Practical Bayesian IRT Modeling in R


Bertrand Wilden


June 13, 2024

I spent a good chunk of my 5-year Political Science PhD attempting to estimate the ideology of various groups and individuals. During this time I developed a workflow for constructing the types of statistical models that purport to accomplish this, and I wanted to share some of what I have learned in this blog post. I was also recently inspired to do some ideology estimation in the context of the US Supreme Court after hearing about the debate between the 3-3-3 Court and the 6-3 Court.

This post is organized as follows:

1 A Conceptual Introduction to IRT

Item-Response Theory (IRT) models are a class of statistical models used to measure latent traits in individuals.1 These traits are characteristics which we cannot observe directly, such as height or weight, but which we instead have to infer indirectly through observed actions. For example, a student’s responses to questions on an exam might give us some idea about their latent intelligence—or a politician’s votes in Congress might give us some idea about their underlying political ideology.

Say we want to determine where a Supreme Court justice lies on a left-right ideological scale. We will call this variable \(\theta\). One place is start would be to qualitatively code each Supreme Court decision as either being liberal (0) or conservative (1), and then look at the proportion of times each justice sided with the conservative outcome. Expressed as a statistical model we get:

\[ \begin{aligned} y_{ij} \sim \text{Bernoulli}(\Phi(\theta_i)) \end{aligned} \tag{1}\]

Where whether each justice sides with a conservative decision (\(y_{ij}\)) is based probabilistically on the (scaled) proportion of conservative positions (\(\theta_i\)). The Standard Normal cumulative distribution function (\(\Phi\)) is there to add some random noise in the model. We don’t want our ideology measurements to be deterministic based on past decisions. Instead, we want to allow some room for some idiosyncratic errors to occur. On even the most conservative possible decision, we allow for some tiny probability that Clarence Thomas takes the liberal side. The Bernoulli distribution turns the probabilities produced by the \(\Phi\) function into observed 0’s and 1’s (liberal or conservative votes). See my post on Probit regression models for more on this.

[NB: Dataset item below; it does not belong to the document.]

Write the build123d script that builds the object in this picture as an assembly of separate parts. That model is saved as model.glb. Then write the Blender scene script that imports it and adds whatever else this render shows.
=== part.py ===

The model in Equation 1 has at least one major flaw. Because there are only parameters for justices (\(\theta_i\)) and none for cases, it treats all cases before the Supreme Court as interchangeable. Additive index variables such as these implicitly assume that each “item” (i.e. case) contributes the same amount of weight towards measuring the latent construct in question. In the example of the Supreme Court this is clearly a bad assumption to make since some cases clearly have more ideological importance than others.2

Let’s fix this flaw by adding a case-level parameter (\(\xi_j\)) to the model:

\[ \begin{aligned} y_{ij} \sim \text{Bernoulli}(\Phi(\theta_i + \xi_j)) \end{aligned} \tag{2}\]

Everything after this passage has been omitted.